A Balanced Perspective

Higher switching frequency is an enabling technology, not an end goal. It allows for smaller, lighter, and more power-dense inverters, which is a clear advantage in many applications. However, it is not a simple indicator of overall quality or efficiency. The most effective PV inverters are those with a holistic design, where the switching frequency is optimized as part of a balanced system that excels in efficiency, thermal management, reliability, and grid support. When choosing an inverter, look beyond a single specification. Consider the overall system efficiency, the manufacturer's reputation for reliability, and how the unit integrates with other components. For a comprehensive overview of how inverters fit into the bigger picture, the Ultimate Reference for Solar Storage Performance offers valuable insights into total system performance metrics.

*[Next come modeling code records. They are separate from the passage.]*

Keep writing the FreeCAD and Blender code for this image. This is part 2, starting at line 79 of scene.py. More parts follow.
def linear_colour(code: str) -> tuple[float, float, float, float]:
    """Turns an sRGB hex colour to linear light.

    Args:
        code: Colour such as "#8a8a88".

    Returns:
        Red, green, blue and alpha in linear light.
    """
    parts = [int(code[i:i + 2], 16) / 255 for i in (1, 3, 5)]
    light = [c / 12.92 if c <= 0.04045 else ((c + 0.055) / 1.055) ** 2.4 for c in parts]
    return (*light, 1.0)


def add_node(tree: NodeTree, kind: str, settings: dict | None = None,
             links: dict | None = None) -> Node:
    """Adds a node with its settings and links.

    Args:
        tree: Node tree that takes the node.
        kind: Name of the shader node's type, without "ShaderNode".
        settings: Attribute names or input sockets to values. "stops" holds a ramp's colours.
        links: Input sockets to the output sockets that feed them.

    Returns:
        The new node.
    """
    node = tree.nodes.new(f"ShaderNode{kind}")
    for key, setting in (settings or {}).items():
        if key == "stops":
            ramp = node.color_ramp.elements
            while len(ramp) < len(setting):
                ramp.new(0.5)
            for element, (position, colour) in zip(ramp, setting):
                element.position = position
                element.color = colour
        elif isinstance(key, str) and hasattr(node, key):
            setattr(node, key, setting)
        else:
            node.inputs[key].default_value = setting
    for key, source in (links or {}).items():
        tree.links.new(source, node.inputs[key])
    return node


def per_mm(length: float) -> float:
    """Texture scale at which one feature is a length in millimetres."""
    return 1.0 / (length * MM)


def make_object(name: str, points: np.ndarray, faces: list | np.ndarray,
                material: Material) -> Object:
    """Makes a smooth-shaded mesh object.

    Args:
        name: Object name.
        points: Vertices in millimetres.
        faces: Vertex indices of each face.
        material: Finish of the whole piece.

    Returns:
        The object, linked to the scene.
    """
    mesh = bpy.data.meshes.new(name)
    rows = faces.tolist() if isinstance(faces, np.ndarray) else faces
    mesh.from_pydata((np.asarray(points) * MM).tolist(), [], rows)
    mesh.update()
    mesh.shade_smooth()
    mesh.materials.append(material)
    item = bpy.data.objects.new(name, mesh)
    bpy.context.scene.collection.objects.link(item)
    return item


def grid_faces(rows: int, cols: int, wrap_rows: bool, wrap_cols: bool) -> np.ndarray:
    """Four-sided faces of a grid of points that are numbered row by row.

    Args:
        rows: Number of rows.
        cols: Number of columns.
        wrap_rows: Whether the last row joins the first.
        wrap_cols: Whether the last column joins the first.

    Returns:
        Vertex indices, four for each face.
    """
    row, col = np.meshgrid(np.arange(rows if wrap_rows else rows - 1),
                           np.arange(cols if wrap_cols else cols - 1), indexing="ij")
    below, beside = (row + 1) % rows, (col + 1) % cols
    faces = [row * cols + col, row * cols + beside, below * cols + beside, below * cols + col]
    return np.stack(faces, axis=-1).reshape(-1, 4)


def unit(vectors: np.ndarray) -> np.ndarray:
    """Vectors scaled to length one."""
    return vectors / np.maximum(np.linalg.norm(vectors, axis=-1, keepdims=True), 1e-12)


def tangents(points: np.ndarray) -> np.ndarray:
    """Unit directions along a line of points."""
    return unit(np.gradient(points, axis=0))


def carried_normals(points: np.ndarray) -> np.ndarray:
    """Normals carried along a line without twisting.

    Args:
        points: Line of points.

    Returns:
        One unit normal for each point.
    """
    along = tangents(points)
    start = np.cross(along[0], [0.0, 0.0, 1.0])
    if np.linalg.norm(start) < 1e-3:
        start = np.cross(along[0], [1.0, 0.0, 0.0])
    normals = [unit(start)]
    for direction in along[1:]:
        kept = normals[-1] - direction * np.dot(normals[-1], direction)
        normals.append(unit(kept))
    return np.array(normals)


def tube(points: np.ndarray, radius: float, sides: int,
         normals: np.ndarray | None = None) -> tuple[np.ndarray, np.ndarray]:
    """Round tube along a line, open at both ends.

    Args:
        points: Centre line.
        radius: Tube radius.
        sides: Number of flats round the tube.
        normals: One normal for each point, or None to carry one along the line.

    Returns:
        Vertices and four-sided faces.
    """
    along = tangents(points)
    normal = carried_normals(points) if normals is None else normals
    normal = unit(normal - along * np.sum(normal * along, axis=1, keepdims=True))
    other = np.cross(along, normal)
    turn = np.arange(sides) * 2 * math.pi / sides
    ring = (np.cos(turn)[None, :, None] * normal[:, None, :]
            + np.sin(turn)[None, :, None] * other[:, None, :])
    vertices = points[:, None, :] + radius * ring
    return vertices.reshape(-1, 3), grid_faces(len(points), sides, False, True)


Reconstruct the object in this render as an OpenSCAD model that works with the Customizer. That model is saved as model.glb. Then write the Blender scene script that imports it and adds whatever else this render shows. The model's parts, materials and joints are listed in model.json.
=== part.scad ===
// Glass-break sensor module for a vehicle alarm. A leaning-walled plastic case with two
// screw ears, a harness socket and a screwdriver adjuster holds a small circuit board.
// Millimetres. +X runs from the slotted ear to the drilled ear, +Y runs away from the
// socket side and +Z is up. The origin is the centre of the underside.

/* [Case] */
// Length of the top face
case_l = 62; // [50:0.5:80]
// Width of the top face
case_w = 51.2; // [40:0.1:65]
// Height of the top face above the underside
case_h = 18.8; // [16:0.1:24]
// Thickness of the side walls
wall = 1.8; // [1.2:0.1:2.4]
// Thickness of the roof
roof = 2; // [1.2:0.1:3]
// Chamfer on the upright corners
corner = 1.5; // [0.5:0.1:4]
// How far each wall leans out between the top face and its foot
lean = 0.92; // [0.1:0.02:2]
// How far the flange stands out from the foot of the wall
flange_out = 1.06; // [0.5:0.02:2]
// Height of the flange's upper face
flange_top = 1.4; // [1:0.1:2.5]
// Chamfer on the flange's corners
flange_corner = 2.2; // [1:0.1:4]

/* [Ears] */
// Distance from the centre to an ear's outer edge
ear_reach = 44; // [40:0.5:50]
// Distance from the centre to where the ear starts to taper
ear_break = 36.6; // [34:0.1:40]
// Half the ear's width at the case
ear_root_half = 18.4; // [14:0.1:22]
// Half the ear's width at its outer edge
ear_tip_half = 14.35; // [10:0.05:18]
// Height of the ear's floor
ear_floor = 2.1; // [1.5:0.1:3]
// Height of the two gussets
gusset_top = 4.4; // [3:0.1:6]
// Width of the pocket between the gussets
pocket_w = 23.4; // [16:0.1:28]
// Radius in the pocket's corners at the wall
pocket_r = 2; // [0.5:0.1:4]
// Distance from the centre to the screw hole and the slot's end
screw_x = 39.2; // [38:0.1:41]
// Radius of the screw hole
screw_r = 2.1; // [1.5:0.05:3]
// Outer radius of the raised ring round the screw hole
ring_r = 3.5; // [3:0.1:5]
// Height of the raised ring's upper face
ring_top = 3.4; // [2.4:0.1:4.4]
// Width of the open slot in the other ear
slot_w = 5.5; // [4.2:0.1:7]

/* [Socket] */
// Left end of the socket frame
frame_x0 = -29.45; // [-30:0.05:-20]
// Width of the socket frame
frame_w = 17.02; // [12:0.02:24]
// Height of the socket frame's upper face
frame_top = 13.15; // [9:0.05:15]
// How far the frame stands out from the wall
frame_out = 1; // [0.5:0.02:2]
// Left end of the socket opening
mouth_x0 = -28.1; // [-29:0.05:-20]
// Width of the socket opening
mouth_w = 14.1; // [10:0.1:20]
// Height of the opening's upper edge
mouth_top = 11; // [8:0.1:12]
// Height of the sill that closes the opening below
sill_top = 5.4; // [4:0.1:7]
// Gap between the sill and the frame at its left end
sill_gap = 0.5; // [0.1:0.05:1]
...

Frequently Asked Questions

Does a higher switching frequency make an inverter louder?

Not necessarily. The audible noise from an inverter is often from the cooling fan or the vibration of magnetic components. While very high frequencies are outside human hearing, the harmonics can sometimes fall into the audible range. However, higher frequencies often allow for smaller magnetics, which can reduce this 'coil whine'.

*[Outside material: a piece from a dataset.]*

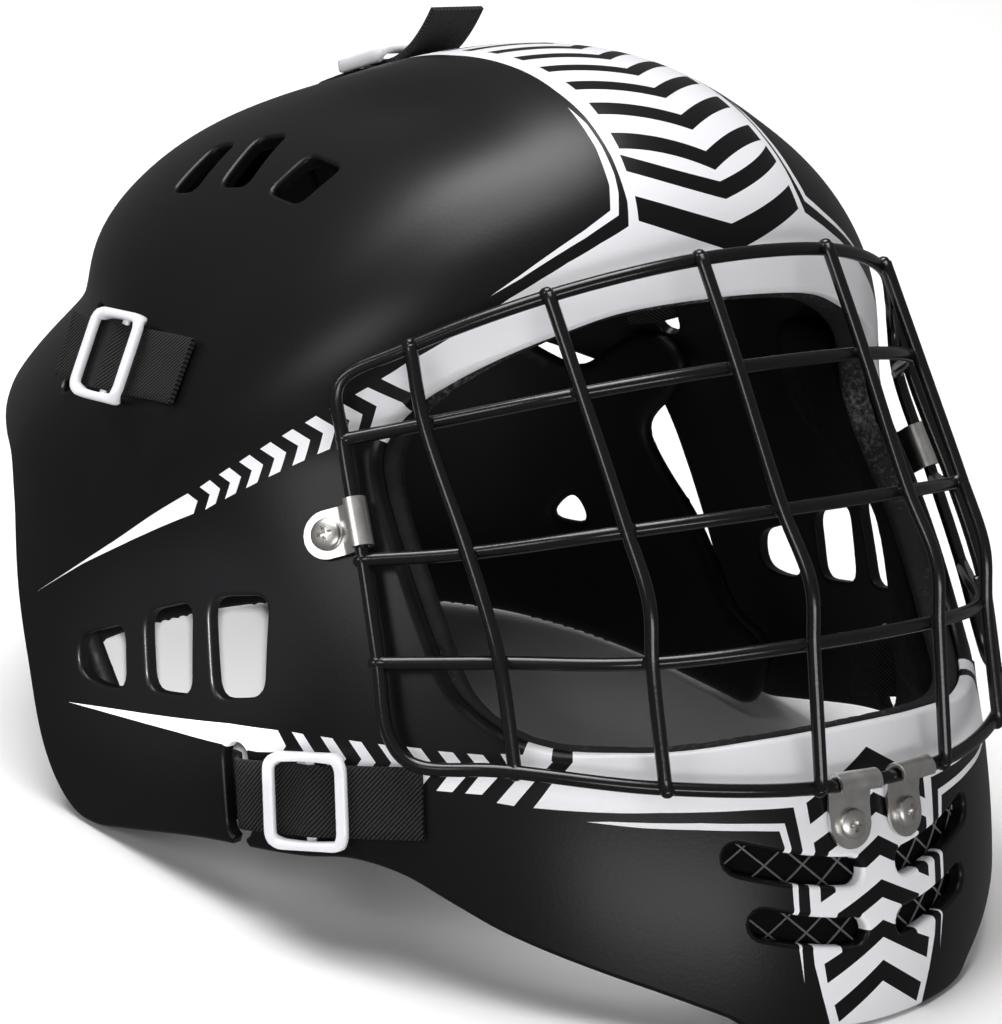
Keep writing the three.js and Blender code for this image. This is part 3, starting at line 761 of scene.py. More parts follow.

Is there an ideal switching frequency for a PV inverter?

There is no single 'ideal' frequency. It's a design trade-off. Manufacturers select a frequency that balances efficiency, size, cost, and reliability for a specific product line and application. This typically ranges from a few kilohertz (kHz) to several tens of kHz.

How do new semiconductor materials like SiC and GaN affect switching frequency?

Silicon Carbide (SiC) and Gallium Nitride (GaN) are wide-bandgap semiconductors that can switch on and off much faster and with lower losses than traditional silicon (Si). This allows designers to push frequencies higher to achieve greater power density (more power in a smaller package) without the same efficiency penalty, representing a significant step forward in inverter technology.